The Mayor’s proposed budget would pour $38 million into two programs that help the City sweep unhoused people: the Unified Care Team (UCT) and the Clean City Initiative. About $15 million of that would count as a new expense, and $5 million of that would expand the UCT, which could “significantly increase” the City’s already relentless rate of sweeps. 

Over and over again, speakers noted the cruelty of sweeping someone, effectively separating them from their community and the resources they may have connected to nearby without offering appropriate shelter or housing. 

Rather than hiring more outreach workers to direct homeless people to shelters that don’t meet their needs, the lefties proposed using that money to build and acquire more affordable housing and non-congregate shelter. 

In negotiations, several council members proposed funding for shelter and housing, but Mosqueda targeted Harrell’s UCT plan specifically.
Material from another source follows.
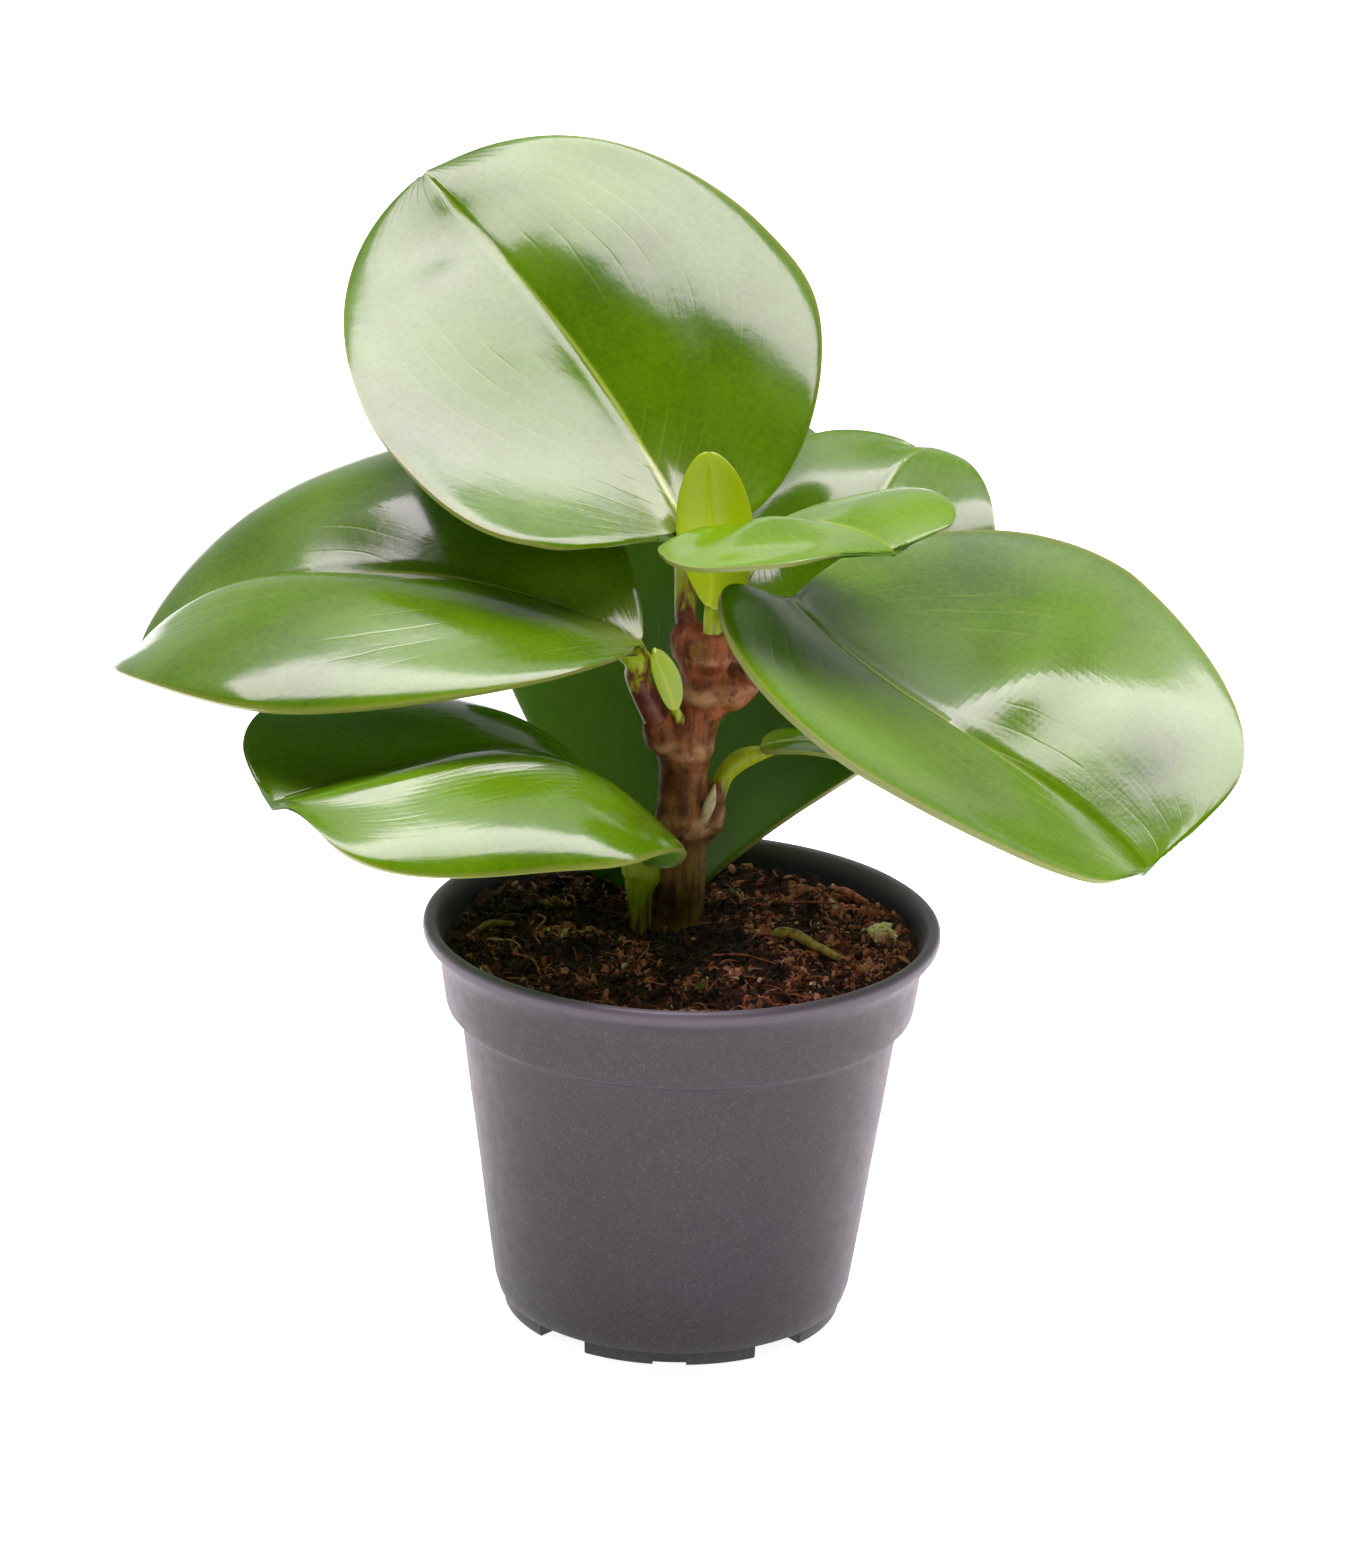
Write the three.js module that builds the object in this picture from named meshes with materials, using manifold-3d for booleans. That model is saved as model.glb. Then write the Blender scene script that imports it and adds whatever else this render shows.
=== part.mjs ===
// Potted peperomia in a small round nursery pot.
// Millimetres, +Z up. The origin is the middle of the pot's underside, on the ground.
// The plant is seen from -Y: +X is to the right and +Y goes away from the viewer.
import * as THREE from 'three';
import { mergeVertices } from 'three/addons/utils/BufferGeometryUtils.js';
import Module from 'manifold-3d';

const wasm = await Module();
wasm.setup();

// Fit between touching pieces.
const GAP = 0.3;

// Pot, as radius and height pairs: under the floor, up the outside, over the lip, down the inside.
const POT_SEGMENTS = 40;
const FLOOR_TOP = 3.0;
const FOOT_HEIGHT = 1.8;
const FOOT_INNER = 20.3;
const FOOT_OUTER = 23.0;
const POT_OUTSIDE = [
  [0, 0], [9, 0], [10, FOOT_HEIGHT], [19.5, FOOT_HEIGHT], [FOOT_INNER, 0], [FOOT_OUTER, 0],
  [23.1, 1.9], [23.6, 2.1], [24.4, 4.2], [29.6, 41.5], [30.1, 42.9], [31.4, 43.8], [31.9, 45.1],
  [32.9, 53.0], [34.5, 53.5], [35.0, 54.2], [35.0, 55.1], [34.6, 55.6], [33.8, 55.6], [33.3, 55.1],
];
const POT_INSIDE = [
  [32.0, 53.4], [31.1, 46.0], [30.6, 44.7], [29.4, 43.7], [28.6, 42.3], [23.3, 4.8], [22.2, FLOOR_TOP],
  [0, FLOOR_TOP],
];
// Notches through the foot ring: angle from the front, width, height.
const WIDE_NOTCHES = { at: [40, 140, 220, 320], width: 8, height: FOOT_HEIGHT };
const LOW_NOTCHES = { at: [0, 90, 180, 270], width: 4.5, height: 0.5 };
const DRAIN_HOLES = { count: 8, radius: 2.4, on: 14.8, sides: 10 };

// Soil: its level, its bumps and its rings and segments.
const SOIL_LEVEL = 52.0;
const SOIL_RINGS = [0, 5, 10, 14.5, 19, 23.5, 27.5, 31];
const SOIL_SEGMENTS = 32;

// Leaf blades.
const BLADE_THICKNESS = 1.3;
const MARGIN_THICKNESS = 0.9;
const TUBE_SIDES = 8;

// Where a side petiole meets the main stem: the swollen ring around its foot, and the share of the
// petiole's length that the socket follows.
const SHEATH = { back: 2.6, ahead: 2.4, swell: 1.1, lip: 0.7 };
const SOCKET_SHARE = 0.6;

// Main stem: points on its axis with the radius there. The swellings are the ringed nodes.
const STEM = [
  [-0.9, 8, 42, 3.0], [-0.9, 8, 50, 3.4], [-0.8, 8, 55, 3.7], [-0.6, 8, 60, 3.7], [-0.5, 8, 64.5, 3.6],
  [-0.3, 8, 67, 4.0], [-0.4, 8, 69.5, 3.5], [-0.4, 8, 74.5, 3.4], [-0.3, 8, 77.8, 4.1], [0.6, 8, 80.5, 3.5],
  [1.6, 8, 83, 3.3], [2.6, 7.9, 86, 4.0], [2.1, 7.7, 88.5, 3.3], [1.7, 7.4, 91, 3.5], [1.8, 7.1, 93.2, 3.2],
];
const STEM_SIDES = 12;
const STEM_STEPS = 26;
const STEM_STEPS_IN_SOIL = 12;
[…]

Her amendment would reroute money for five new, full-time UCT staff members (about $1.2 million of the proposed $5 million to expand the UCT) to the King County Regional Homelessness Authority’s (KCRHA) outreach team. She argued that the KCRHA is supposed to lead the region’s homelessness response. The authority also has a slower, more services-heavy approach to sweeps, which they call “encampment resolutions” or whatever. 
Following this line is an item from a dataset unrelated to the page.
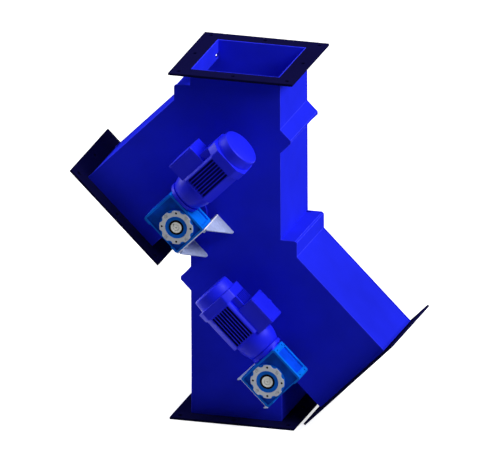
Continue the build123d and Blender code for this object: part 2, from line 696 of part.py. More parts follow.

According to an open letter signed by many groups that fall under the Solidarity Budget coalition, the organizers support expanding outreach and “building out the regional service model,” but only if the City also reduces and eventually ends removals so as to not tie outreach to “coercive measures like sweeps.”

Mosqueda’s amendment does not ensure sweeps will slow, but organizers at the rally on Thursday hoped their demonstration would pressure her to gut funding for removals in her balancing package, or else for other council members to take up their cause in negotiations.

If not, the open letter made it very clear that Seattle’s lefties won’t forget the council’s choices come election season. Tye Reed, co-chair of House Our Neighbors! echoed that sentiment at the rally. 

Despite campaigning for some of the current council members in 2019, she’s “never been so disappointed in people [her] entire life.” She argued that the regular people helping unhoused neighbors actually do more to improve the City than any member on the council has done with their power to legislate. She called for Seattle’s left to continue working outside of the system but also to challenge incumbents in the 2023 election.